START

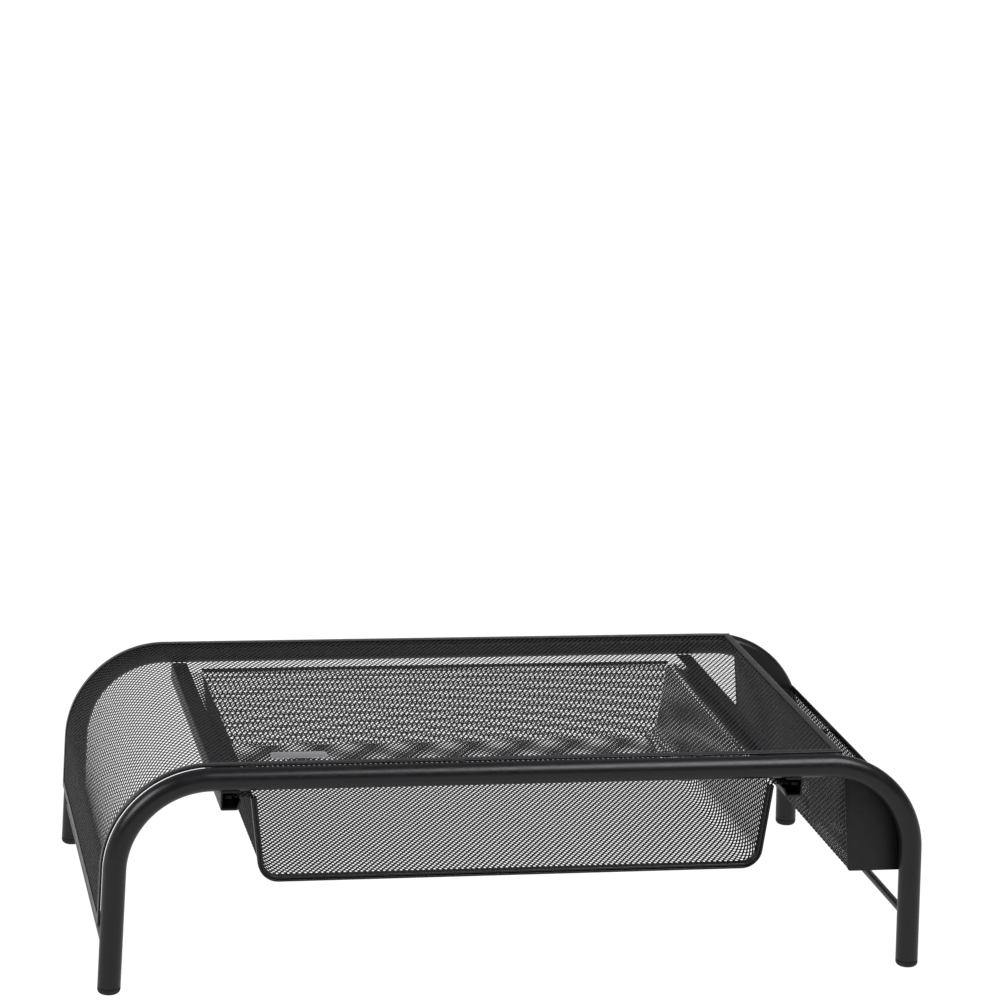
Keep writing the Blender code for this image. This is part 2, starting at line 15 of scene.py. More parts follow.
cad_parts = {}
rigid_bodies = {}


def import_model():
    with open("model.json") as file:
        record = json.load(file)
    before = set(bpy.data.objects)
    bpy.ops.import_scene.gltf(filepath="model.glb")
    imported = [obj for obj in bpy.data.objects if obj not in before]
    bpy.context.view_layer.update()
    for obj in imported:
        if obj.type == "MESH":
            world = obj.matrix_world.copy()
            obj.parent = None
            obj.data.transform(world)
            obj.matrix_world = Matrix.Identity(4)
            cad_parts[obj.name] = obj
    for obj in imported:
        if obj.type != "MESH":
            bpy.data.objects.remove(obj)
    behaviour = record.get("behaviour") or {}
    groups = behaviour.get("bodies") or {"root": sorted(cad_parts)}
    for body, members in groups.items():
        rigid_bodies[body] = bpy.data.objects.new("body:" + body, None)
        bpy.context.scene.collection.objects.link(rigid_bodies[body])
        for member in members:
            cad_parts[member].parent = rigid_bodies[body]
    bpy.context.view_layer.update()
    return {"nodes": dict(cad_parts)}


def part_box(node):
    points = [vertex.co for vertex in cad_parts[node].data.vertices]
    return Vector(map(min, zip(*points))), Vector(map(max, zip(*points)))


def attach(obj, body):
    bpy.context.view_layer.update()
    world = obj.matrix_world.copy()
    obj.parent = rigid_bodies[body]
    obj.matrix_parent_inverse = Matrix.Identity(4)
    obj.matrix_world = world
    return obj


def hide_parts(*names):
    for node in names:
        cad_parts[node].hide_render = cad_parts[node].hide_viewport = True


MM = 0.001
GAP = 0.3 * MM

# Tube frames and feet
FOOT_SPREAD = 494.8 * MM
FRAME_SPACING = 278.0 * MM
TUBE_RADIUS = 6.95 * MM
TUBE_WALL = 1.0 * MM
RAIL_HEIGHT = 131.0 * MM
BEND_RADIUS = 57.0 * MM
LEAN = math.radians(1.83)
FOOT_HEIGHT = 4.0 * MM
FOOT_RADIUS = 6.95 * MM
FOOT_BOTTOM_ROUNDING = 2.8 * MM
FOOT_TOP_ROUNDING = 0.15 * MM
PLUG_TOP = 16.0 * MM
PLUG_CHAMFER = 1.0 * MM
BRACE_RADIUS = 2.5 * MM
BRACE_HEIGHT = 28.0 * MM
BRACE_OUTWARD = 3.0 * MM

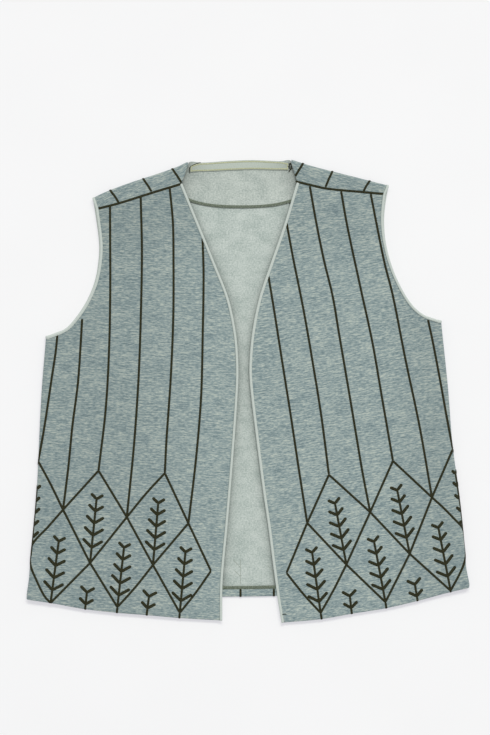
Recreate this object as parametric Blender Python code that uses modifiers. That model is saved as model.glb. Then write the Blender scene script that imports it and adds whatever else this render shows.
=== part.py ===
"""Embroidered knit vest, open at the front and without fastenings, laid out flat on its back.

Metres, +Z up. The vest lies on the plane Z = 0 with its neck towards +Y, its wearer's right
side at -X and its wearer's left side at +X. The origin is the middle of its footprint.

The cloth is a brushed sweatshirt knit. The back is one piece that turns over the top of each
shoulder and meets the front at a seam that lies forward of the fold. Each front turns round
the side and meets the back at a seam on the underside. All hems are turned up on the inside.
"""

import math

import bmesh
import bpy
from mathutils import Vector

MM = 0.001

# Cloth and sewing
CLOTH = 1.5 * MM
SEAM_GAP = 0.3 * MM
BAND_CLOTH = 1.0 * MM
BAND_WIDTH = 3.0 * MM
FACING_CLOTH = 1.2 * MM
TAPE_CLOTH = 1.0 * MM
TAPE_WIDTH = 11.0 * MM
HEM_DEPTH = 12.0 * MM
HEM_AIR = 0.7 * MM
SIDE_TURN = 14.0 * MM
ARMHOLE_OFFSET = {"right": 1.5 * MM, "left": 0.4 * MM}

# Heights of the cloth's middle surface above the table
BACK_Z = CLOTH / 2
BAND_PROUD = SEAM_GAP + BAND_CLOTH
BACK_ARMHOLE_Z = BACK_Z + BAND_PROUD + 0.2 * MM
FRONT_REST_Z = 4.4 * MM
SHOULDER_Z = 7.3 * MM
SHOULDER_Z_AT_NECK = 6.5 * MM
HEM_CENTRE_Z = 6.1 * MM
HEM_OUTER_Z = 7.2 * MM
FACING_Z = CLOTH + SEAM_GAP + FACING_CLOTH / 2
TAPE_Z = FACING_Z + FACING_CLOTH / 2 + SEAM_GAP + TAPE_CLOTH / 2

# Radii of the folds, to the middle of the cloth
SIDE_RADIUS = 3.4 * MM
SIDE_RADIUS_AT_HEM = 3.9 * MM
SHOULDER_RADIUS = (SHOULDER_Z - BACK_Z) / 2
HEM_RADIUS = (CLOTH + HEM_AIR) / 2

# How far each raised edge takes to settle back to the lying cloth
SIDE_EASE = 55 * MM
SHOULDER_EASE = 70 * MM
HEM_LEVEL = 50 * MM
HEM_EASE = 80 * MM
HEM_FLARE = 3.0 * MM
HEM_FLARE_LENGTH = 32 * MM

# Number of mesh steps
COLUMNS = 14
ROWS_BELOW = 12
ROWS_ABOVE = 9
FOLD_STEPS = 6
UNDERSIDE_STEPS = 2
HEM_FOLD_STEPS = 4
HEM_STEPS = 1
SHOULDER_COLUMNS = 7
NECK_COLUMNS = 8
STRIP_STEPS = 2
BAND_COLUMN = 0.045

# Outlines of the fronts as they lie, each from the hem up. Columns: x, y in millimetres.
FRONT_EDGE = {
    "right": (
        (-35.5, -311.5), (-34.8, -258), (-28.4, -186), (-20.4, -90), (-13.8, 6), (-13.6, 40),
        (-17, 80), (-27, 126), (-45.7, 174), (-65.4, 222), (-89.5, 281),
    ),
    "left": (
        (44.5, -314.5), (39.3, -282), (32.7, -234), (26.6, -186), (19.6, -138), (10.3, -66), (1.9, 6),
        (0.8, 35), (4.4, 78), (14, 126), (30, 174), (46.7, 222), (65, 282.5),
    ),
}
SIDE_FOLD = {
    "right": (
        (-298.4, -283), (-298.2, -258), (-295.8, -224), (-291.8, -185), (-287.6, -135), (-281.3, -5),
        (-275, 73),
    ),
    "left": ((297.5, -267.5), (293.6, -215), (284.4, -128), (276.8, -71), (270.8, 5), (261.5, 94.3)),
}
ARMHOLE = {
    "right": (
        (-275, 73), (-250.3, 83.6), (-236.4, 97.9), (-222, 119.1), (-211, 143.5), (-205.4, 167),
        (-203, 198), (-209, 248),
    ),
    "left": (
        (261.5, 94.3), (238.8, 102.6), (222.3, 117), (207, 141.5), (194.8, 169.9), (186.4, 202), (183.5, 229),
        (184.1, 248), (186.3, 266.8),
    ),
}

# Lines of the shoulders, each from the armhole to the neck. Columns: x, y in millimetres.
SHOULDER_FOLD = {
    "right": ((-213, 261), (-196, 269.6), (-163, 282.2), (-130, 293), (-98, 304.2), (-83, 311.3)),
    "left": ((191, 278.7), (147, 290.1), (114, 298.4), (81.6, 307), (58.6, 314.3)),
}
SHOULDER_SEAM = {
    "right": ((-209, 247), (-175, 255.5), (-130, 269.5), (-89.5, 281.5)),
    "left": ((186.3, 266.8), (156, 269.3), (106, 274.8), (65, 283)),
}

# Back neck and back hem, each from the wearer's right to left. Columns: x, y in millimetres.
NECKLINE = ((-83, 308), (-65, 310.3), (-25, 313), (6, 314), (37, 312.5), (58.6, 309.5))
BACK_HEM = ((-280, -283), (0, -279.6), (281, -268))
HEM_SAG = {"right": 5.5 * MM, "left": 6.4 * MM}

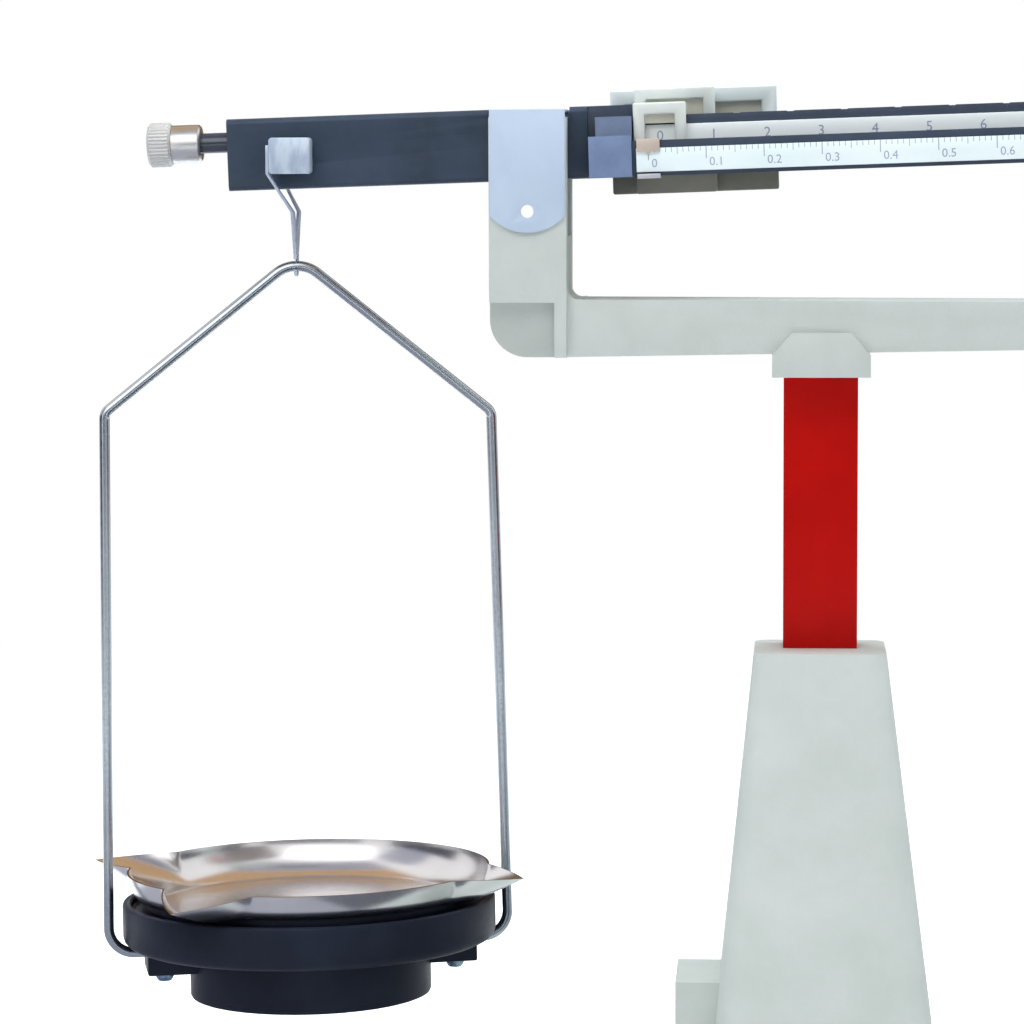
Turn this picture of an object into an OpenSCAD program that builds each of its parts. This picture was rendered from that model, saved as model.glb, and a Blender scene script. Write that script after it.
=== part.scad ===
// Quadruple beam balance: hanging pan at the left, four notched beams with sliding poises at the right.
// X runs along the beams to the right, Y to the back, Z up. The bench is Z = 0, and the origin is the
// middle of the overall length, under the plane of the beam.

/* [Layout] */
// Column axis, to the right of the middle of the overall length
column_x = 21; // [0:0.5:40]
// Fulcrum edge, to the left of the column axis
fulcrum_left = 77.6; // [72:0.1:84]
// Height of the fulcrum edge above the bench
fulcrum_z = 283; // [276:0.5:290]
// Tilt of the resting beam, right end up, which is half of its travel
rest_tilt = 1.8; // [1:0.1:2.4]
// Pan knife edge to fulcrum edge
pan_arm = 63.6; // [61:0.1:66]

/* [Clearances] */
// Gap around a piece that is pressed, glued or screwed in place
seat_gap = 0.05; // [0.02:0.01:0.1]
// Gap around a piece that slides
slide_gap = 0.3; // [0.2:0.05:0.4]
// Gap of a turning fit, on the radius
turn_gap = 0.05; // [0.02:0.01:0.1]
// Gap between a knife edge and the bottom of its groove
knife_gap = 0.05; // [0.02:0.01:0.1]
// Gap left at a stop
stop_gap = 0.3; // [0.2:0.1:0.6]

/* [Base] */
// Length of the plinth
plinth_w = 220; // [180:1:240]
// Depth of the plinth
plinth_d = 140; // [110:1:150]
// Height of the plinth without its feet
plinth_h = 20; // [16:1:24]
// Corner radius of the plinth, seen from above
plinth_r = 18; // [8:1:24]
// Slope at the top edge of the plinth
plinth_slope = 4; // [1:0.5:6]
// Wall of the base casting
base_wall = 3; // [2:0.5:4]
// Height of the feet
foot_h = 5; // [3:0.5:7]
// Diameter of the feet
foot_d = 16; // [10:1:20]
// Axes of the feet, inwards from the edges of the plinth
foot_inset = 14; // [12:1:18]
// Screws of the bottom plate, inwards from the edges of the plinth
plate_screw_inset = 26; // [25:1:34]
// Thickness of the bottom plate
bottom_plate_t = 1.5; // [1:0.25:2.5]

/* [Tower] */
// Height of the tower's top above the bench
tower_top_z = 147.5; // [130:0.5:160]
// Width of the tower at the top
tower_top_w = 35; // [30:0.5:40]
// Depth of the tower at the top
tower_top_d = 32; // [28:0.5:38]
// Width of the tower at the plinth
tower_foot_w = 63.2; // [50:0.1:80]
// Depth of the tower at the plinth
tower_foot_d = 58; // [46:0.5:70]
// Tower axis, in front of the plane of the beam
tower_front = 4; // [0:0.5:6]
// Middle of the tower's foot, to the right of the column axis
tower_foot_right = 1.4; // [0:0.1:3]
// Thickness of the tower's top
tower_lid_t = 4; // [3:0.5:6]
// Shoulder at the left of the tower: height above the bench
shoulder_z = 58; // [50:0.5:70]
// Shoulder: left face to the column axis
shoulder_left = 38.6; // [36:0.5:45]
// Shoulder: depth
shoulder_d = 30; // [20:1:40]

/* [Column] */
// Width of the column
column_w = 19.75; // [16:0.25:22]
// Depth of the column
column_d = 12; // [10:0.5:13]
// Wall of the column
column_wall = 2; // [1.5:0.25:3]
// Length of the column inside the tower
column_grip = 50; // [30:1:60]
// Length of the column inside the yoke
column_into_yoke = 9; // [6:0.5:10]
// Diameter of the column screws
column_screw_d = 4; // [3:0.5:4.5]
// Lower column screw above the column's lower end
column_screw_up = 13; // [10:1:16]
// Upper column screw below the top of the tower
column_screw_down = 16; // [12:1:20]
// Distance between the two screws at the back of the collar
collar_screw_pitch = 10; // [8:0.5:11]

/* [Yoke] */
// Underside of the arm at its left end
arm_low_z = 226; // [222:0.5:230]
// Thickness of the arm at its left end
arm_left_t = 15.3; // [12:0.1:18]
// Thickness of the arm at its right end
arm_right_t = 10.8; // [8:0.1:14]
// Depth of the arm
arm_d = 27; // [22:0.5:30]
// Width of the fork that carries the beam
fork_w = 20.5; // [19:0.5:24]
// Depth of the fork
fork_d = 32; // [30:0.5:34]
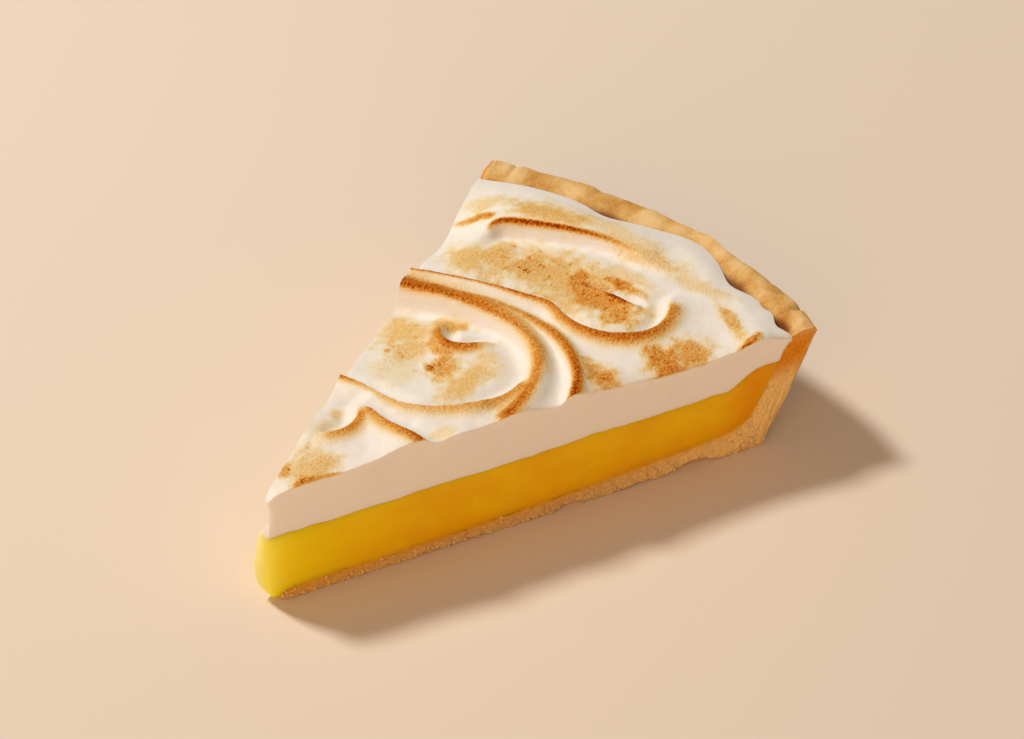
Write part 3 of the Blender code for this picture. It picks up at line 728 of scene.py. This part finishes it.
def meringue_shape(row, side, level):
    angle = side * HALF_ANGLE
    r_top = row * meringue_radius(angle)
    r_floor = row * wall_radius(CURD_AT_WALL + 0.2 * MM)
    z_floor = curd_top(r_floor, angle) - 0.05 * MM
    x, y = r_top * np.cos(angle), r_top * np.sin(angle)
    top, browned = meringue_top(x, y)
    tan, freckled = tan_patches(x, y)
    from_near_cut = r_top * np.sin((1 + side) * HALF_ANGLE)
    sagging = 0.95 + rough(np.stack([x, y, np.zeros_like(x)], axis=1), 7 * MM, 43) * 0.5
    slump = sagging * np.exp(-from_near_cut / (1.5 * MM))
    top = top - slump * smooth_step(r_top, 42 * MM, 54 * MM) * MM
    r = r_floor + (r_top - r_floor) * level
    points = polar(r, angle, z_floor + (top - z_floor) * level)
    on_cut = np.abs(side) > 1 - 1e-4
    edge = np.exp(-(1 - level) / 0.05)
    waist = np.sin(np.pi * level)
    drawn_in = -waist * 0.25 * MM - 0.22 * MM * edge
    ripple = rough(points, 11 * MM, 21) * 0.3 * MM + rough(points, 3 * MM, 22) * 0.06 * MM
    points = cut_outward(points, side, drawn_in + np.where(on_cut, ripple * level, 0))
    cut_back = 1.3 + 0.3 * level + 0.7 * waist
    to_far = 1.5 - 0.9 * level - 1.05 * waist
    points = blunted(points, r, side, cut_back * MM, 0.3 * MM, 0, to_far * MM, 0.3 * MM)
    on_top = level > 0.999
    return points, {"brown": browned * on_top, "tan": tan * on_top, "freckled": freckled * on_top}


def meringue():
    material, tree, shader, where = new_material("toasted meringue")
    grains = speckle(tree, where, 0.55 * MM, 3, 0.65)
    blotches = speckle(tree, where, 1.7 * MM, 3, 0.6)
    brown, tan, freckled = mask(tree, "brown"), mask(tree, "tan"), mask(tree, "freckled")
    freckle = shades(tree, blotches, (0.58, (0, 0, 0)), (0.66, (0.34, 0.34, 0.34)))
    toast = sums(tree, "ADD", sums(tree, "MAXIMUM", brown, tan), sums(tree, "MULTIPLY", freckled, freckle))
    coarse = sums(tree, "ADD", 1.0, sums(tree, "MULTIPLY", sums(tree, "MAXIMUM", brown, freckled), 0.8))
    uneven = sums(tree, "MULTIPLY", sums(tree, "SUBTRACT", grains, 0.5), coarse)
    toast = sums(tree, "ADD", toast, sums(tree, "MULTIPLY", toast, uneven), True)
    colour = shades(tree, toast, (0.0, (0.90, 0.875, 0.83)), (0.17, (0.90, 0.79, 0.56)),
                    (0.38, (0.89, 0.60, 0.22)), (0.58, (0.83, 0.35, 0.040)),
                    (0.78, (0.66, 0.18, 0.003)), (1.0, (0.32, 0.045, 0.001)))
    linked(tree, shader.inputs["Base Color"], colour)
    shader.inputs["Roughness"].default_value = 0.55
    shine = sums(tree, "SUBTRACT", 0.4, sums(tree, "MULTIPLY", toast, 0.38), True)
    linked(tree, shader.inputs["Specular IOR Level"], shine)
    shader.inputs["Subsurface Weight"].default_value = 0.25
    shader.inputs["Subsurface Radius"].default_value = (1.0, 0.9, 0.75)
    shader.inputs["Subsurface Scale"].default_value = 1.5 * MM
    height = sums(tree, "ADD", sums(tree, "MULTIPLY", grains, sums(tree, "ADD", toast, 0.08)),
                  sums(tree, "MULTIPLY", speckle(tree, where, 4 * MM, 2, 0.5, (1, 1, 2.5)), 0.3))
    raised(tree, shader, height, 0.6 * MM)
    return material


meringue_mesh = wedge(MERINGUE_ROWS, MERINGUE_RISE, 0.8)
meringue_masks = place(meringue_mesh, meringue_shape)
topping = make_piece("swirled_meringue", meringue_mesh, meringue(), "meringue", meringue_masks)

# The studio
#
# A pale table, a soft lamp behind the slice on its far side, and a large warm one in front,
# with the camera looking down at the near cut.

TURN_OF_CUT = math.radians(48.48)
CAMERA_TILT = math.radians(36.936)
CAMERA_DISTANCE = 1.2
CAMERA_TARGET = Vector((0.02724, 0.01523, 0))
FOCAL_PIXELS = 5783
PICTURE_WIDTH = 1024
SENSOR_WIDTH = 36
LENS = FOCAL_PIXELS / PICTURE_WIDTH * SENSOR_WIDTH


def from_camera(across, away, up):
    """A direction given from the camera's side, in the slice's own axes."""
    c, s = math.cos(TURN_OF_CUT), math.sin(TURN_OF_CUT)
    return Vector((across * c + away * s, -across * s + away * c, up))


look = from_camera(0, math.cos(CAMERA_TILT), -math.sin(CAMERA_TILT))
camera_data = bpy.data.cameras.new("camera")
camera_data.lens = LENS
camera_data.sensor_width = SENSOR_WIDTH
camera_data.clip_start = 0.05
camera_data.clip_end = 20
camera = bpy.data.objects.new("camera", camera_data)
camera.location = CAMERA_TARGET - look * CAMERA_DISTANCE
camera.rotation_mode = "QUATERNION"
camera.rotation_quaternion = look.to_track_quat("-Z", "Y")
bpy.context.scene.collection.objects.link(camera)
bpy.context.scene.camera = camera


def add_lamp(name, towards, distance, size, power, colour):
    data = bpy.data.lights.new(name, "AREA")
    data.size = size
    data.energy = power
    data.color = colour
    lamp = bpy.data.objects.new(name, data)
    lamp.location = Vector(towards).normalized() * distance
    lamp.rotation_mode = "QUATERNION"
    lamp.rotation_quaternion = (-lamp.location).to_track_quat("-Z", "Y")
    bpy.context.scene.collection.objects.link(lamp)


add_lamp("window", (-2.7, 20.4, 26), 1.6, 0.25, 18.4, (1.0, 0.945, 0.87))
add_lamp("fill", from_camera(-0.2, -1, 0.35), 1.8, 1.6, 17, (1.0, 0.565, 0.27))

world = bpy.data.worlds.new("studio")
world.use_nodes = True
world.node_tree.nodes["Background"].inputs["Color"].default_value = (1.0, 0.86, 0.70, 1)
world.node_tree.nodes["Background"].inputs["Strength"].default_value = 0.25
bpy.context.scene.world = world
bpy.context.scene.view_settings.view_transform = "Standard"

table_mesh = bmesh.new()
bmesh.ops.create_grid(table_mesh, x_segments=1, y_segments=1, size=3)
table_data = bpy.data.meshes.new("table")
table_mesh.to_mesh(table_data)
table_mesh.free()
table_finish, _, table_shader, _ = new_material("pale table")
table_shader.inputs["Base Color"].default_value = (0.82, 0.72, 0.62, 1)
table_shader.inputs["Roughness"].default_value = 0.8
table_data.materials.append(table_finish)
table = bpy.data.objects.new("table", table_data)
bpy.context.scene.collection.objects.link(table)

END

**What to produce**
Go through the material above and output exactly the lines from the one containing "Turn this picture" through the one containing "stop_gap = 0.3; // [0.2:0.1:0.6]".

**Solution to this task**
Turn this picture of an object into an OpenSCAD program that builds each of its parts. This picture was rendered from that model, saved as model.glb, and a Blender scene script. Write that script after it.
=== part.scad ===
// Quadruple beam balance: hanging pan at the left, four notched beams with sliding poises at the right.
// X runs along the beams to the right, Y to the back, Z up. The bench is Z = 0, and the origin is the
// middle of the overall length, under the plane of the beam.

/* [Layout] */
// Column axis, to the right of the middle of the overall length
column_x = 21; // [0:0.5:40]
// Fulcrum edge, to the left of the column axis
fulcrum_left = 77.6; // [72:0.1:84]
// Height of the fulcrum edge above the bench
fulcrum_z = 283; // [276:0.5:290]
// Tilt of the resting beam, right end up, which is half of its travel
rest_tilt = 1.8; // [1:0.1:2.4]
// Pan knife edge to fulcrum edge
pan_arm = 63.6; // [61:0.1:66]

/* [Clearances] */
// Gap around a piece that is pressed, glued or screwed in place
seat_gap = 0.05; // [0.02:0.01:0.1]
// Gap around a piece that slides
slide_gap = 0.3; // [0.2:0.05:0.4]
// Gap of a turning fit, on the radius
turn_gap = 0.05; // [0.02:0.01:0.1]
// Gap between a knife edge and the bottom of its groove
knife_gap = 0.05; // [0.02:0.01:0.1]
// Gap left at a stop
stop_gap = 0.3; // [0.2:0.1:0.6]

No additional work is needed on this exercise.